The data breach stories just don't seem to stop. (And why would they?). The latest (I think) is about a massive and sophisticated multi-million dollar hacking of several banks.  If you read down through the story, one of the things the hackers did was manipulate the balances of real accounts.  They'd change a real $1,000 balance to $10,000 and then have $9,000 wired to an account at another institution.  

But why take out only $9,000?  The hackers were being nice, I suppose, in that they didn't steal any actual depositor's funds (as far as we know). And that was also probably smart, because if they zeroed out an account, there might be a bounced transaction that would alert the consumer and then the bank to the theft.  But I don't know that we can count on future hackers being so polite, considerate, or careful. Indeed, they might actually want to create havoc by messing with account balances.  

I raised this scenario several months ago, and before that a couple of years ago. I think today's news confirms that the financial Armageddon via hacking scenarios I have nightmares about aren't totally farfetched. Between state-sponsored hacking (I'm looking at you DPRK), terrorist hacking (ISIS and Newsweek), and rogue individuals, I think we're looking at a matter of when, not if, we see consequences from financial hacking that go beyond a few hundred million in losses and result instead in institutions failing. 

Comments

Only taking $9000 makes a lot of sense today. My experience with young people who've always had online access to accounts is that they ignore paper (or electronic) statements, etc. and just check their balance periodically. Even more than people who didn't balance a checkbook back in the days of mail and paper, they won't notice a couple extra transactions, especially if there's no (significant) impact on the account balance.
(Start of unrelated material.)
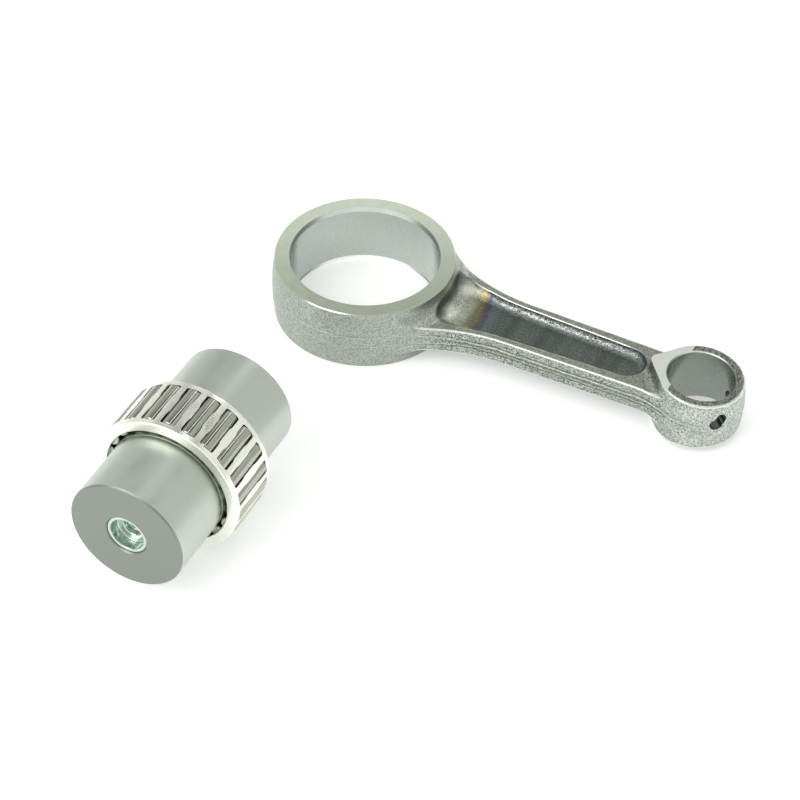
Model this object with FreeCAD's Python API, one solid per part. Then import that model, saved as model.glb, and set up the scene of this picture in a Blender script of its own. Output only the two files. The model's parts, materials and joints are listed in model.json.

So by altering the balance and then withdrawing the difference, chances are the account holder won't notice for a long time (if at all) and the bank is stuck tracking down the "deposit" (balance adjustment) if / when it's found in a transaction audit. Assuming some care with the account the money is wired to, the risk of capture is almost zero and the rewards (at a few thousand dollars a transaction) are fairly large.
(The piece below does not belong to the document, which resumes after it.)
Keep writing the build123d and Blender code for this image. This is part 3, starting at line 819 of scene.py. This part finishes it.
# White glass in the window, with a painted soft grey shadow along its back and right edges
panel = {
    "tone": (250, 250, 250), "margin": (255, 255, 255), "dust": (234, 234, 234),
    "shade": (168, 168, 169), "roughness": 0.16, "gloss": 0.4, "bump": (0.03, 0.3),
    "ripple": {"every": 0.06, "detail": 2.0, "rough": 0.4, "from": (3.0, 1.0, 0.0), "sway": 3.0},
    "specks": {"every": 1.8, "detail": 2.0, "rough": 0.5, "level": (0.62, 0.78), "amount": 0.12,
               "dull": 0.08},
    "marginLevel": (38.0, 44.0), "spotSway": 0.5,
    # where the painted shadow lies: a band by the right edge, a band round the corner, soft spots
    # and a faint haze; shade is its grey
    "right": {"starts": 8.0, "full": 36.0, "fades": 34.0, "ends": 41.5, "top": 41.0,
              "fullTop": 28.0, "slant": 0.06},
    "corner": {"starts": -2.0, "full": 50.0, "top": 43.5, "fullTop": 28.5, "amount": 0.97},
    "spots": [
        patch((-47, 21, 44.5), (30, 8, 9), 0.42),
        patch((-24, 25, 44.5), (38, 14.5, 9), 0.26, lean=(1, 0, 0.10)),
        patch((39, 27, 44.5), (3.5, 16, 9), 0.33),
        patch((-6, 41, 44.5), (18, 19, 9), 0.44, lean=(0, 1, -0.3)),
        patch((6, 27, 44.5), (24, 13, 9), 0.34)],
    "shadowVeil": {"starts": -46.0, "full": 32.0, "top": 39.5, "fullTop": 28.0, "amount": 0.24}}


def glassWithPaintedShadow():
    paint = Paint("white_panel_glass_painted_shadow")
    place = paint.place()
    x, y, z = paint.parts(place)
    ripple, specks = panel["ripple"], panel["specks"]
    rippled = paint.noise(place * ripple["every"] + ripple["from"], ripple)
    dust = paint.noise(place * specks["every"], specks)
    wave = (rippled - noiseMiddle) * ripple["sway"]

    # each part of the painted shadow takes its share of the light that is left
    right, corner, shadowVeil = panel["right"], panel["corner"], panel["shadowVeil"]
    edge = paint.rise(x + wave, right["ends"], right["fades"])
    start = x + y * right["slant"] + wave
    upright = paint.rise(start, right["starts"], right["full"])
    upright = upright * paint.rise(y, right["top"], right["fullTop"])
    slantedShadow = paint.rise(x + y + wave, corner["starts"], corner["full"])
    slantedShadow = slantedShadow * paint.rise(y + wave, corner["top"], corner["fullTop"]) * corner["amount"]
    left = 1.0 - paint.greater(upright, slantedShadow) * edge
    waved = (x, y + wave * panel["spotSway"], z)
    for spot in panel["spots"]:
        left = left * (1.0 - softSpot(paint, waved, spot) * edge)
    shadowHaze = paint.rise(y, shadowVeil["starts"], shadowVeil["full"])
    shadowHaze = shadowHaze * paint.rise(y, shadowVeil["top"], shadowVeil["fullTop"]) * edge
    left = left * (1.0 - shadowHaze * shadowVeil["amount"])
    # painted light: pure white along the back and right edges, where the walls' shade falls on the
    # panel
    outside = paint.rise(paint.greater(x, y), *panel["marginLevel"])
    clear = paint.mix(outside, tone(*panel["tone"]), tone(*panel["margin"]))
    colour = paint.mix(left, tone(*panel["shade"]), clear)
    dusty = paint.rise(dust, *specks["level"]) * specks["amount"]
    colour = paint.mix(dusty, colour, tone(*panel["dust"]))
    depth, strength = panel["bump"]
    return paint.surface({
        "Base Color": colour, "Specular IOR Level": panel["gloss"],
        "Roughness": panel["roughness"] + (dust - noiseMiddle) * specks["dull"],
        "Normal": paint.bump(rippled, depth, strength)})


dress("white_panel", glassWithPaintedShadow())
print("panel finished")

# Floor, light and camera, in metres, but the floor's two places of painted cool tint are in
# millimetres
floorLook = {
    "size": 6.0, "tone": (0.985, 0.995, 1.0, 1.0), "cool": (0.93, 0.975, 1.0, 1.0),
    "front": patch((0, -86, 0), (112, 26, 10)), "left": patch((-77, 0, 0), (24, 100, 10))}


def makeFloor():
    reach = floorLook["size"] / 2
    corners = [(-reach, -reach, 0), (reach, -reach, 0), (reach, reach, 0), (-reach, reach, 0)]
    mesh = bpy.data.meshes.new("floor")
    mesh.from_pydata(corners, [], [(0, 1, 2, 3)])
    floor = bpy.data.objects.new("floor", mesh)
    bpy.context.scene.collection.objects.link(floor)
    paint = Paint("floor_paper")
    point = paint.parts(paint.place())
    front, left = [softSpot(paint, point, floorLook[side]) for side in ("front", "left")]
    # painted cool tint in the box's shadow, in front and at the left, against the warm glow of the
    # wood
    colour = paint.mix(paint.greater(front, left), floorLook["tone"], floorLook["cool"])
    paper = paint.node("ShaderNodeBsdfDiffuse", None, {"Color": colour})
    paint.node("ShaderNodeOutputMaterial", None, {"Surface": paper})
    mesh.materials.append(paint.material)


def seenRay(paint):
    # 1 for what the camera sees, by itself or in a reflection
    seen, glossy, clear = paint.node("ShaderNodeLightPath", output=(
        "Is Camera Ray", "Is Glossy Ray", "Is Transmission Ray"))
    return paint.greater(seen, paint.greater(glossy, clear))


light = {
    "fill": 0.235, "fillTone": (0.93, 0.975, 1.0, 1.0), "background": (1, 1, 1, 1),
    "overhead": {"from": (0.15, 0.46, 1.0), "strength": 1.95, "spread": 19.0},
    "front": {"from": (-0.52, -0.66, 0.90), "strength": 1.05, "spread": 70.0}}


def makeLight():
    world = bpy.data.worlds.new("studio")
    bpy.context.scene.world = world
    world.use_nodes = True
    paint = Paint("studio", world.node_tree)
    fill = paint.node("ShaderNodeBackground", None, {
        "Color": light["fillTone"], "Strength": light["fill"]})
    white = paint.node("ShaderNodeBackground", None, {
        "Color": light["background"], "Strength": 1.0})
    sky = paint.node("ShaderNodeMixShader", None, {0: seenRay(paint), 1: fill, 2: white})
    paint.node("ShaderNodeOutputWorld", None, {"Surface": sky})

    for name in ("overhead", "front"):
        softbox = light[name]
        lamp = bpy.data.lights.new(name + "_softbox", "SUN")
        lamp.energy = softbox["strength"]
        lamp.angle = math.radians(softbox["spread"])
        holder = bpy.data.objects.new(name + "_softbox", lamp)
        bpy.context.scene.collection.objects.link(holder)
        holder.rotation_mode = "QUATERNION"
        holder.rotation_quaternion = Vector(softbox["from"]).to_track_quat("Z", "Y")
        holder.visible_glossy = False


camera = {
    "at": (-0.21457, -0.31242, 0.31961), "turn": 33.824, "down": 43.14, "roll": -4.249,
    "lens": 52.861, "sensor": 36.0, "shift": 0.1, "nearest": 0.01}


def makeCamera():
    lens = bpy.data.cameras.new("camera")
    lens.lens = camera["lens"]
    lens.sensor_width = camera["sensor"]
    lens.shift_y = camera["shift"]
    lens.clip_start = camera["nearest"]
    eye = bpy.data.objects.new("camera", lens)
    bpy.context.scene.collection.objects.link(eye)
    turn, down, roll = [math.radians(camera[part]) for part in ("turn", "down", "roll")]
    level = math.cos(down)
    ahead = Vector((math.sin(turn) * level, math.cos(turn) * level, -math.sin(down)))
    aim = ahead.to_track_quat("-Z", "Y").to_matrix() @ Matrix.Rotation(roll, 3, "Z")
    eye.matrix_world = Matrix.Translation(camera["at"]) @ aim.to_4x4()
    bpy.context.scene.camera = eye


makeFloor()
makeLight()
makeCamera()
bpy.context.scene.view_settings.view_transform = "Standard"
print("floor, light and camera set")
This is a risk of our continued move away from cash. With almost all large (and increasingly small) transactions becoming electronic, anonymous, jurisdiction-less theft becomes easier and easier. Insisting on cyber security can help, but any system can eventually be hacked -- the reason (at least in the past) the only truly secure computers were those behind locked doors with no electronic connection to the outside world.